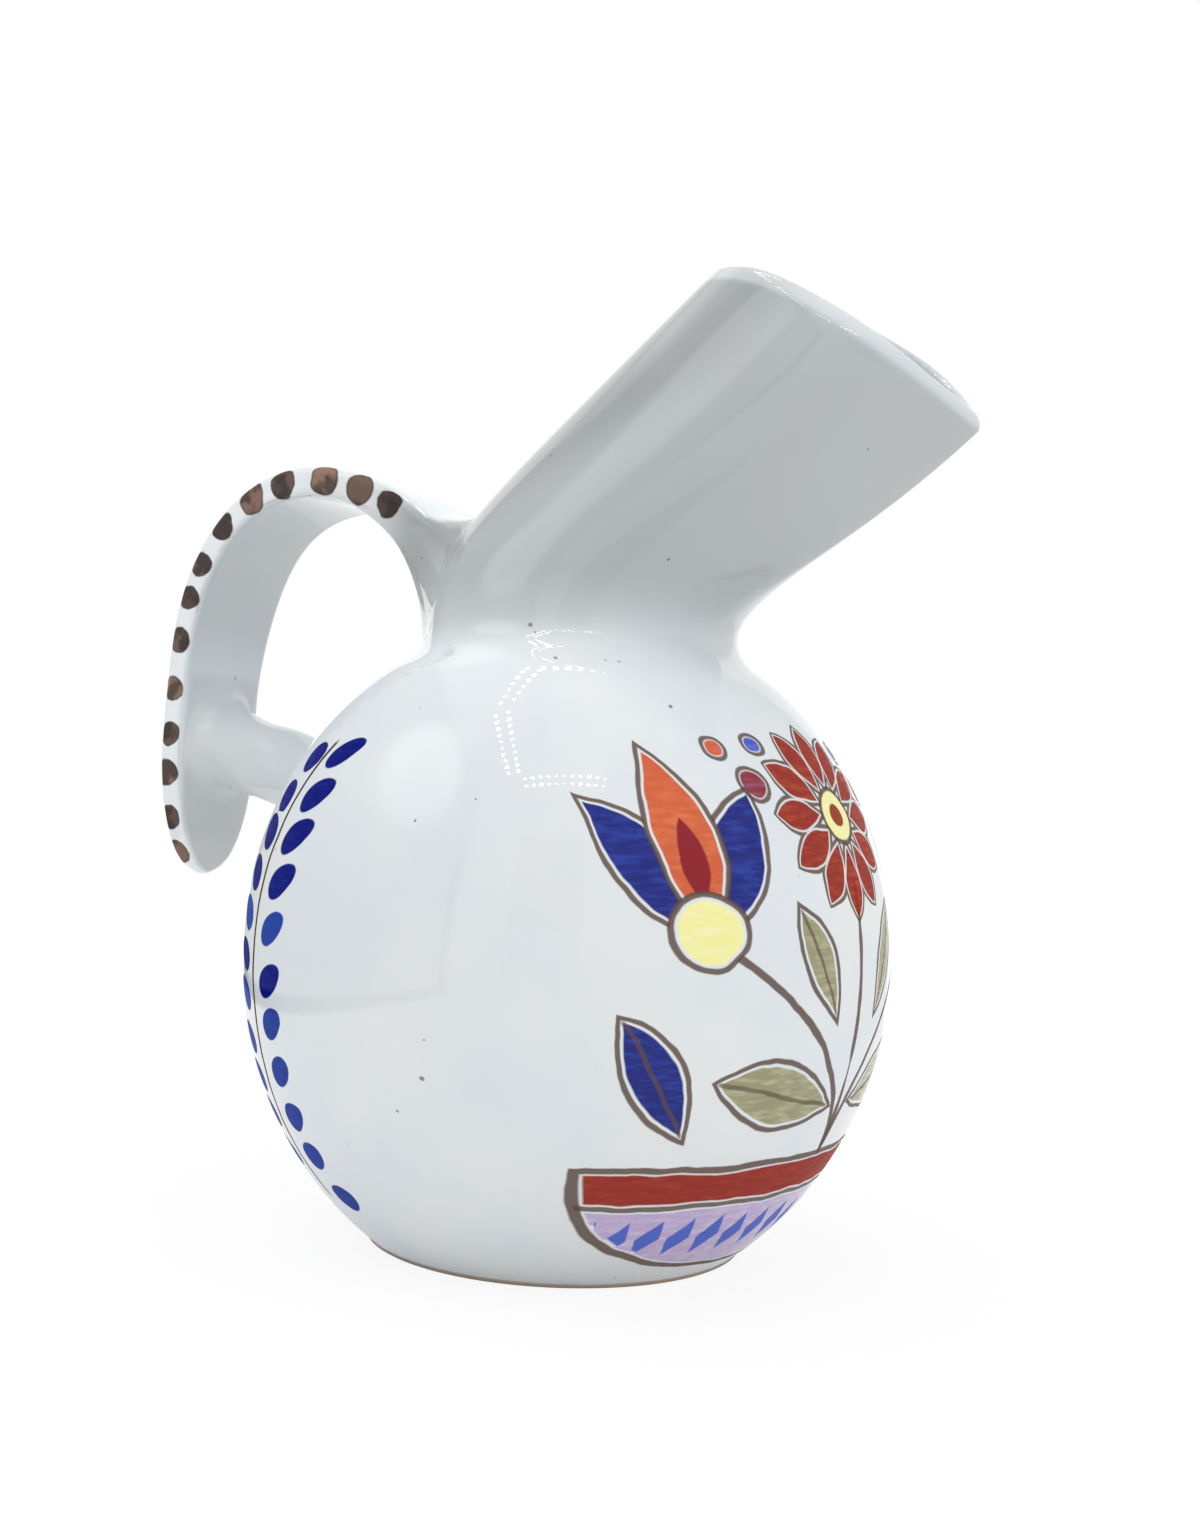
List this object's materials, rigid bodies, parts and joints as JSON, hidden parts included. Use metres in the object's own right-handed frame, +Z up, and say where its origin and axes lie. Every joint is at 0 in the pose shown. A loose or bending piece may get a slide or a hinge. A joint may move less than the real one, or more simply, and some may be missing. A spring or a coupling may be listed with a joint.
{
  "type": "pitcher",
  "caption": "Globular glazed earthenware pitcher with a forward-leaning beaked spout and a broad strap handle held off the globe by a peg.",
  "frame": {"origin": "centre of the flat base, on the upright axis of the globe, at the level of the table", "axes": "+Z up along the axis of the globe, +X towards the beak of the spout, the strap handle on the -X side"},
  "size_m": [0.2767, 0.188, 0.279],
  "materials": {
    "globe_glaze": "glossy tin glaze",
    "spout_glaze": "glossy tin glaze",
    "strap_glaze": "glossy tin glaze",
    "peg_glaze": "glossy tin glaze",
    "joint_glaze": "glossy tin glaze"
  },
  "bodies": {
    "root": {"globe_body": "globe_glaze", "spout": "spout_glaze", "handle_strap": "strap_glaze", "handle_peg": "peg_glaze", "strap_root_fillet": "joint_glaze", "peg_body_fillet": "joint_glaze", "peg_strap_fillet": "joint_glaze"}
  },
  "joints": []
}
☆ ☆ ☆ ☆ ☆ ☆ ☆
**WRITTEN EXERCISE**
Restate the data above word for word, please.

**SOLUTION BELOW**
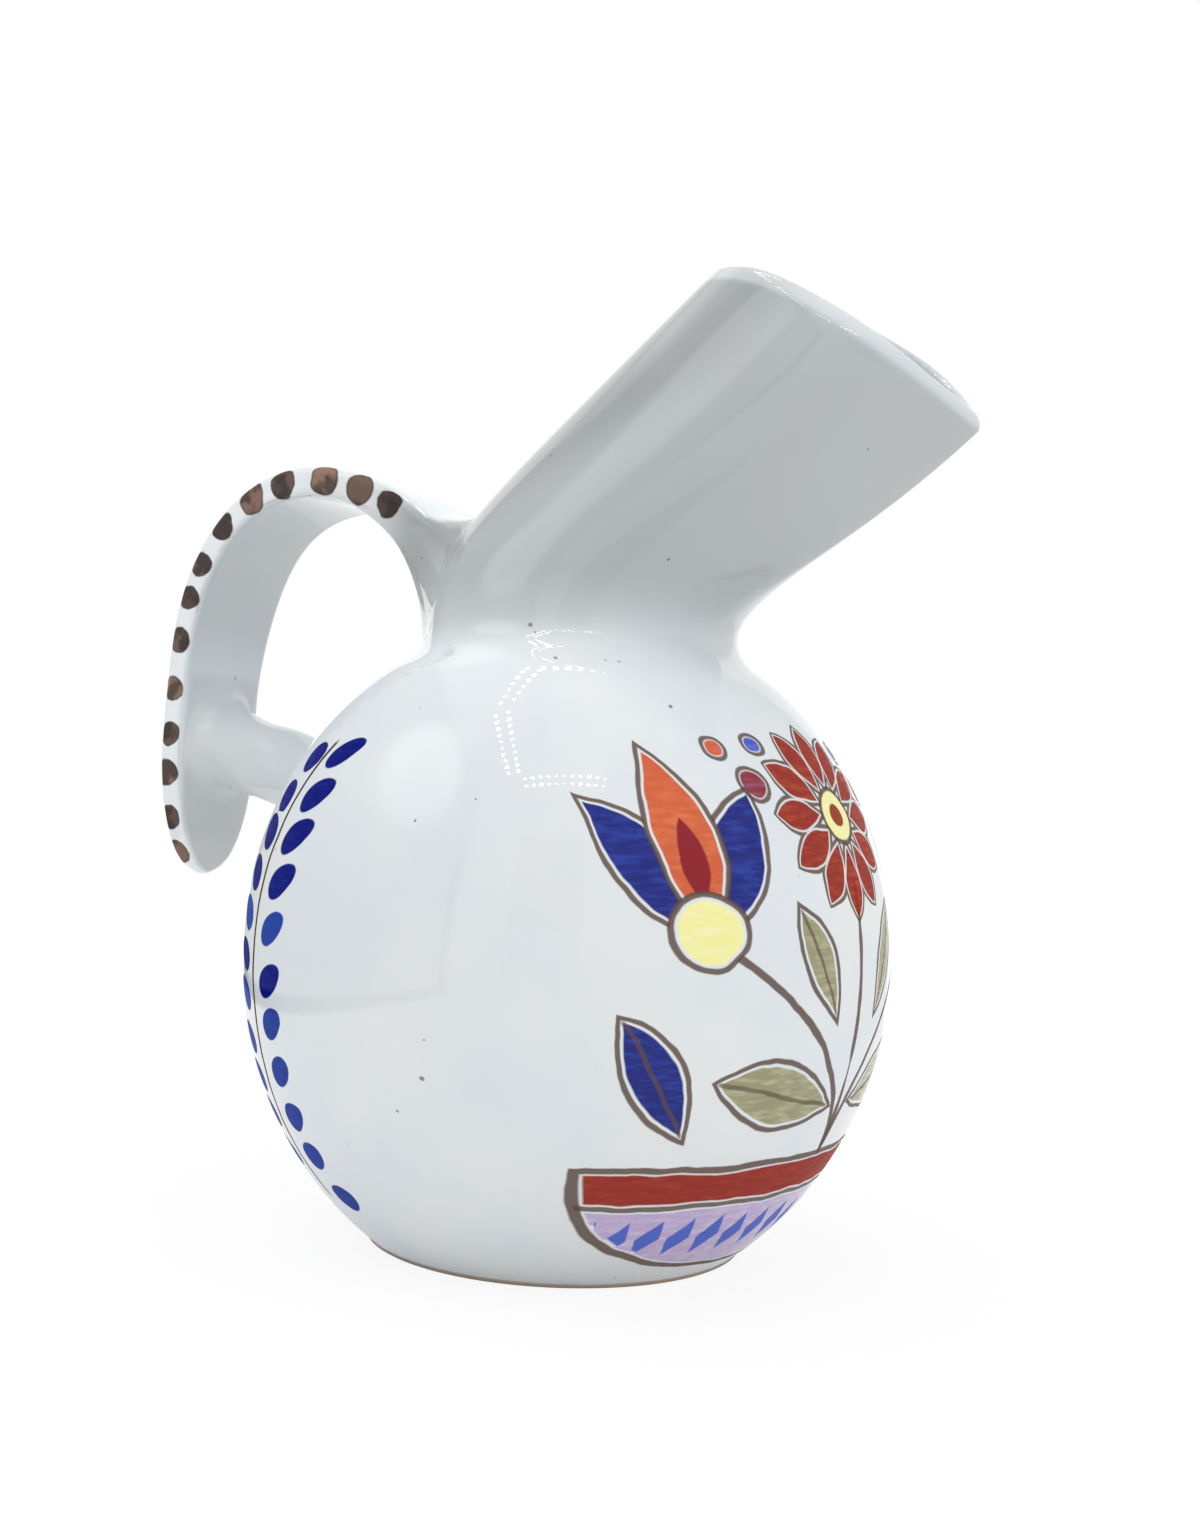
List this object's materials, rigid bodies, parts and joints as JSON, hidden parts included. Use metres in the object's own right-handed frame, +Z up, and say where its origin and axes lie. Every joint is at 0 in the pose shown. A loose or bending piece may get a slide or a hinge. A joint may move less than the real one, or more simply, and some may be missing. A spring or a coupling may be listed with a joint.
{
  "type": "pitcher",
  "caption": "Globular glazed earthenware pitcher with a forward-leaning beaked spout and a broad strap handle held off the globe by a peg.",
  "frame": {"origin": "centre of the flat base, on the upright axis of the globe, at the level of the table", "axes": "+Z up along the axis of the globe, +X towards the beak of the spout, the strap handle on the -X side"},
  "size_m": [0.2767, 0.188, 0.279],
  "materials": {
    "globe_glaze": "glossy tin glaze",
    "spout_glaze": "glossy tin glaze",
    "strap_glaze": "glossy tin glaze",
    "peg_glaze": "glossy tin glaze",
    "joint_glaze": "glossy tin glaze"
  },
  "bodies": {
    "root": {"globe_body": "globe_glaze", "spout": "spout_glaze", "handle_strap": "strap_glaze", "handle_peg": "peg_glaze", "strap_root_fillet": "joint_glaze", "peg_body_fillet": "joint_glaze", "peg_strap_fillet": "joint_glaze"}
  },
  "joints": []
}